As I think of Sonia, images pop up in the corners of my mind. I see the picture of
a white hand and a black hand intertwined, which Sonia painted after Martin
Luther King, Jr., was assassinated in 1968. I see the photo of Cardinal Law and
Lenny Zakim standing in prayer with Sonia at Auschwitz in 1986. I’m sure you
see these images too, and other images. Bless those images.
In 1982, Sonia was interviewed by a young freelance reporter, Harriet Wacks.
They became great friends, and together founded the Holocaust Center Boston
North. Harriet encouraged Sonia to complete her GED, so she would at least
have the equivalent of a high school diploma; of course, this was before all the
honorary degrees that Sonia received. Peabody’s late Mayor Peter Torigian was
a major supporter of Sonia and Harriet, as is our current mayor, Michael
Bonfanti. The Holocaust Center is thriving today. The Legacy Partners program
in which survivors are paired with people who volunteer to tell their stories
after they are gone, is a brilliant continuation of Sonia’s work.
As you all know, Sonia was a presidential appointee to the US Holocaust
Memorial Council—only the second survivor to be appointed to the council,
after Elie Wiesel. Every year, she would commemorate the Armenian genocide.
She cast light on the Cambodian genocide, the Rwandan genocide, the genocide
in Darfur. She helped to organize the No Place for Hate committee in Peabody,
which has reorganized and is now called Peabody United. Every year, on Yom
Kippur, she would read some of her poetry here at Temple Ner Tamid.

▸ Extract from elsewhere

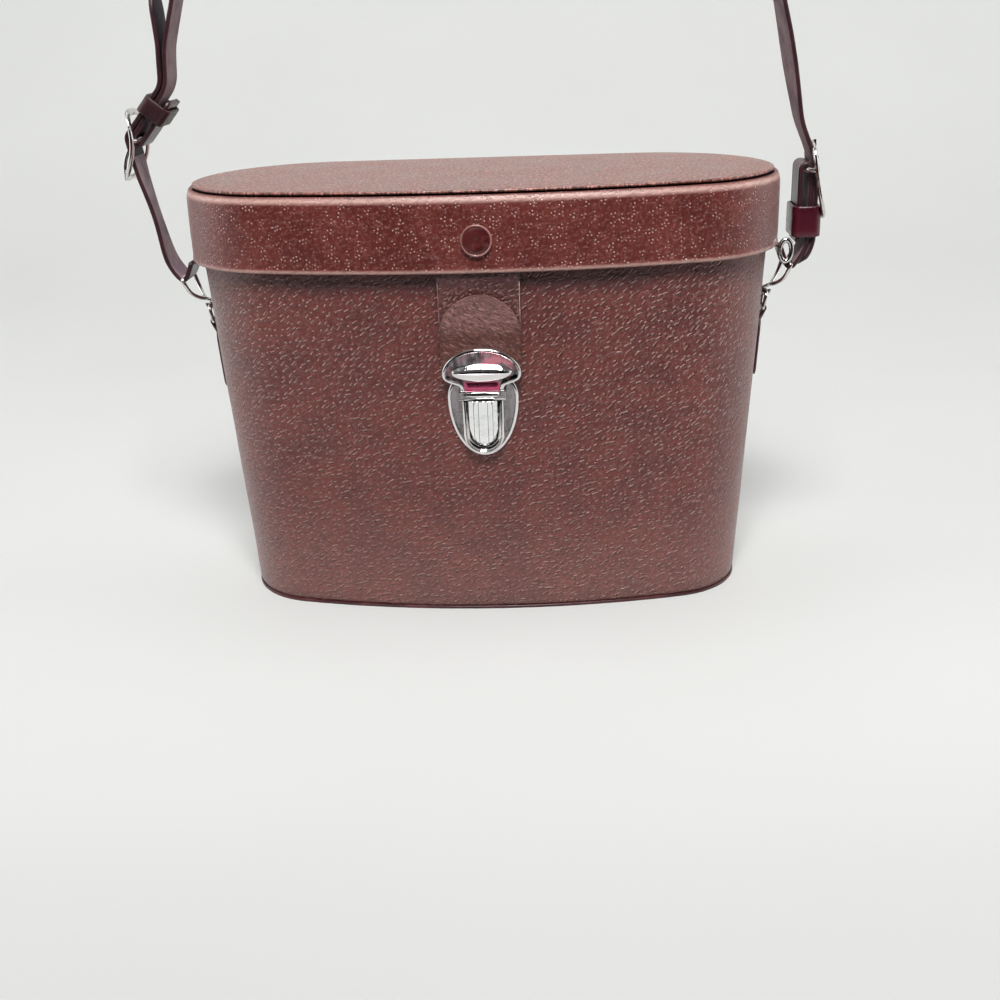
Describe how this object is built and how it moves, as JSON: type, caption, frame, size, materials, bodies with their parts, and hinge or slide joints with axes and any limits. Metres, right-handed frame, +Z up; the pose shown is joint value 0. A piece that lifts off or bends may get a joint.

But let me focus on her role as wife, mother and grandmother. When she first
met her husband, Dr Mark Weitz, he was doing what doctors used to have time
to do—he was making a house call to a friend of hers. With love and
understanding, he helped her adjust to this new world after the horrors she had
experienced in Europe. They had fun with the children, and they enjoyed
traveling, the two of them, together every year. They shared a real love of life,
an awareness of the preciousness of every moment.
Sonia was a tree that bore fruit. She inspired her children—Don, Sandy and
Andi—like her, they are independent, principled and committed. To praise them
is to praise Sonia, who regarded her children as her greatest achievements. I
know how she loved to talk about them. And Sonia was simply crazy about her
Israeli son-in-law Nachman, and grandchildren, Tal (and his wife Rona), Raz and
The family told me about Sonia’s 80th birthday celebration in 2008. Everyone
came together to rejoice.
When she fell ill a few months ago, she faced it with her characteristic courage
and humor. She kvetched—about her appearance—and joked about it. Do you
know that she once wrote a poem about humor?
IT HAS BEEN RUMORED
THAT A SENSE OF HUMOR
MAY SAVE YOUR LIFE IN A CRUNCH
IT COMES IN HANDY
OVER WINE OR BRANDY
AMUSING AND FUN OVER LUNCH
AND IN SERIOUS TIMES
TO FOLLOW THESE RHYMES
MAY BE EXPEDIENT AND WISE
BECAUSE WE DERIVE
THE WILL TO SURVIVE
FROM DEFIANT WIT AND SURPRISE
That was Sonia. Wit and surprise.
Sonia’s children cared for her at home with great devotion in her last weeks,
Andi came from Israel, and Don from Dallas, Sandy who lives here on the North
Shore never left her. Their mother was never a burden; they loved being with
her. They were blessed to be able to spend time with her, reminiscing and
They asked me to acknowledge Sonia’s nurse from Partners Hospice, Ellen
Iseminger, whose skill and devotion were exceptional.
I know how brief, how incomplete, this eulogy is, and I apologize. But let me
conclude by emphasizing something that everyone who encountered Sonia
sensed about her. She had a genuine faith. Although she was as secular as any
of us, and had her doubts and questions, she was more a believer than most of
us. She saw the world as it really is, and yet she was profoundly spiritual—she
was convinced that God would give her strength in her lifelong struggle against
forgetfulness, evil and death.
If we share even a fraction of her faith in life and in goodness, then we should
be able to trust her daring conviction, that she is safe and at peace and in the
best of hands, and that we are too. In that spirit, we have to give thanks.
Thanks for this beautiful tree, rooted by a flowing stream, never ceasing to bear
fruit. A tree of life. It is still alive, she is still alive, in our hearts and minds.